Hightower showed some empathy for the perspective of the contributors. “There’s lots of conferences to go to. There’s lots of projects to work on. And we’re really asking them to spend their time and parts of their life with us. And if that’s not welcoming, no one in their right mind is going to choose to go to a place where they have to fight to be there. It just doesn’t make sense.”
But then Hightower also remembered a time when he was ready to stop speaking at conferences. “No more keynotes, no more live demos — they take a lot of work, and they’re taking me away from the day job… Something has to give, and I was like, It will be the speaking stuff. ”
He remembered the aftermath of what he thought would be his last one — chairing a conference in London and also giving keynotes. During “the hallway track” of side conversations in the vendor hall, more people joined the conversation, “and there was a person that looked like me that showed up.” Hightower was ready for any technical question they could’ve asked, but “he asked me a question I wasn’t ready for. He said, ‘How do you do it? How do you be the only black person in the room all the time?”
“I don’t think I had a great answer. Because, in that scenario, I’ve kind of gotten used to it over a 20-year career — you know it’s unfortunate, and you haven’t solved it.” But what surprised Hightower was what he heard back: “I never knew I needed a mentor until I saw you…
“I was watching a video, and a guy that looks like me came out and explained to me this new, complicated, open source project that we’re thinking about using at work. And you look like me — and I realized how important that was. So when I knew KubeCon was coming to London, I decided to go…”
But then they’d said something else. “And I brought my son with me so he could see that not only can we attend the conference — we can lead it.

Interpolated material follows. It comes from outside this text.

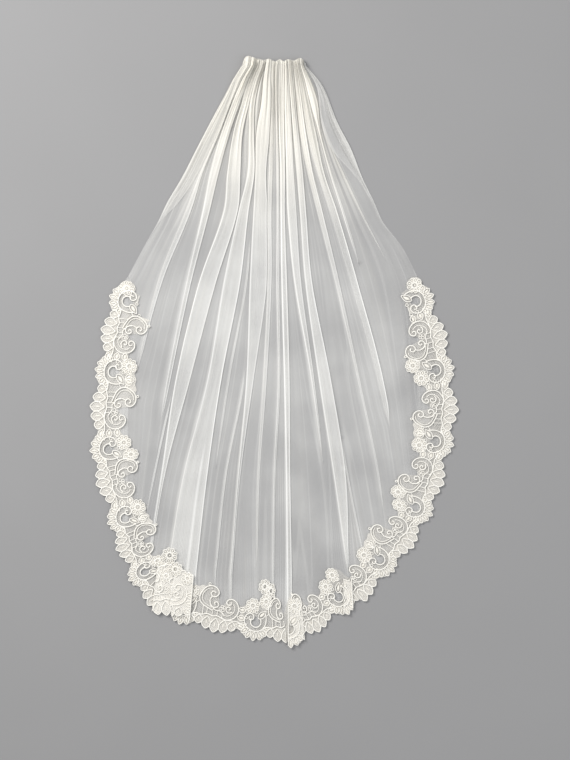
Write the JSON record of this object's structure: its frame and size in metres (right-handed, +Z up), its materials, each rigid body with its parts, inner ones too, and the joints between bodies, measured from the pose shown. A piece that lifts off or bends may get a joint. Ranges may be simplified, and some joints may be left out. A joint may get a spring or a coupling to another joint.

I wanted him to see you in action…”
Hightower remembered, “And I looked down and there’s his son. He had both his hands on his shoulder so he can see me in real life. And I was able to shake his son’s hand.
“And at that point, I realized: sometimes just showing up and being visible, you give permission to all the people who thought they were not welcome. They realize that they can buy a ticket—because people that look like them are going to be there.”

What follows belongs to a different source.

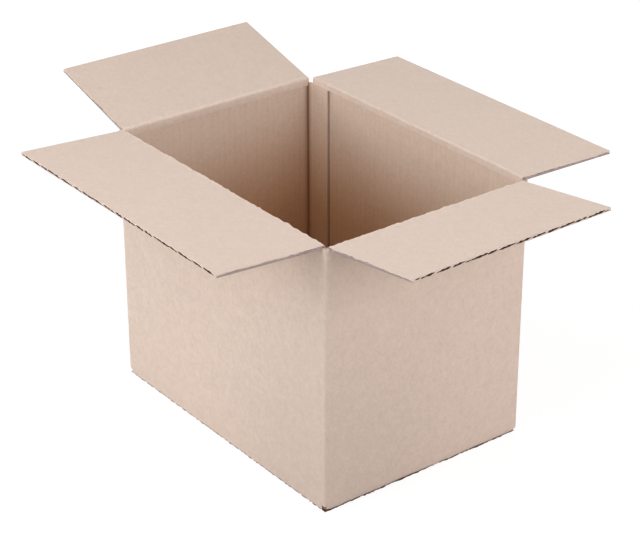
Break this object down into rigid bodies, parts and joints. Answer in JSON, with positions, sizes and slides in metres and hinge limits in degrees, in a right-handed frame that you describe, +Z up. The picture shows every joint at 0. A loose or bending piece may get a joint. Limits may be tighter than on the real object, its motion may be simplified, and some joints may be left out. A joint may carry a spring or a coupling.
{
  "type": "open slotted carton",
  "caption": "Plain slotted carton of corrugated kraft board, standing open, with hinged top flaps folded outwards and the bottom shut.",
  "frame": {"origin": "centre of the base, on the face the carton stands on", "axes": "+X along the long side, towards the right flap; +Y along the short side, towards the back flap and the wall with the glue tab inside; +Z up through the open top"},
  "size_m": [0.5119, 0.426, 0.28],
  "materials": {
    "kraft_body": "matte kraft liner",
    "kraft_flap": "matte kraft liner, inner side up"
  },
  "bodies": {
    "carton_body": {"carton_body": "kraft_body"},
    "front_flap": {"front_flap": "kraft_flap"},
    "back_flap": {"back_flap": "kraft_flap"},
    "right_flap": {"right_flap": "kraft_flap"},
    "left_flap": {"left_flap": "kraft_flap"}
  },
  "joints": [
    {"name": "front_crease", "type": "hinge", "parent": "carton_body", "child": "front_flap", "pos_m": [0, -0.108, 0.2527], "axis": [-1, 0, 0], "range_deg": [-48.5, 176.5]},
    {"name": "back_crease", "type": "hinge", "parent": "carton_body", "child": "back_flap", "pos_m": [0, 0.108, 0.2527], "axis": [1, 0, 0], "range_deg": [-43.5, 181.5]},
    {"name": "right_crease", "type": "hinge", "parent": "carton_body", "child": "right_flap", "pos_m": [0.153, 0, 0.2505], "axis": [0, -1, 0], "range_deg": [-52.5, 172.5]},
    {"name": "left_crease", "type": "hinge", "parent": "carton_body", "child": "left_flap", "pos_m": [-0.153, 0, 0.2505], "axis": [0, 1, 0], "range_deg": [-60.5, 164.5]}
  ]
}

Hightower says he learned if you’re in an underrepresented community, speaking “goes a long way.” He decided then to continue speaking at all the conferences he could. “I’m going to tell the stories. And if I inspire someone who does have a better way to get more people into tech, then I will take that.”
A silence followed. Then podcast host Batra said “I’m speechless. Well, I also have to recover because you got me in tears…”
Just a few weeks earlier Hightower addressed the same issue in a Twitter thread remembering a recent onstage appearance where “thinking about my answer overwhelmed me with emotion. I was traveling through the last 30 years of my life… I had my fair share of struggles but way more wins than loses.”
Hightower acknowledged that hurdles and inequity still exist, while adding that “Thanks to some great coaches along the way, I’ve developed better techniques, and I’m able to glide across some hurdles with grace, and hit the ground in stride….
“If I fall, I get back up, but before I continue, I stop to measure the height of the hurdle that caught me by surprise, and share what I learned with everyone else.”
And maybe that was the real message behind the Kubernetes tattoo. “I thought about it,” Hightower said on GitHub’s podcast, “and this project maybe isn’t going to be around forever. But maybe the memories will be around forever.
“And so maybe that’s the reason behind the tattoo.”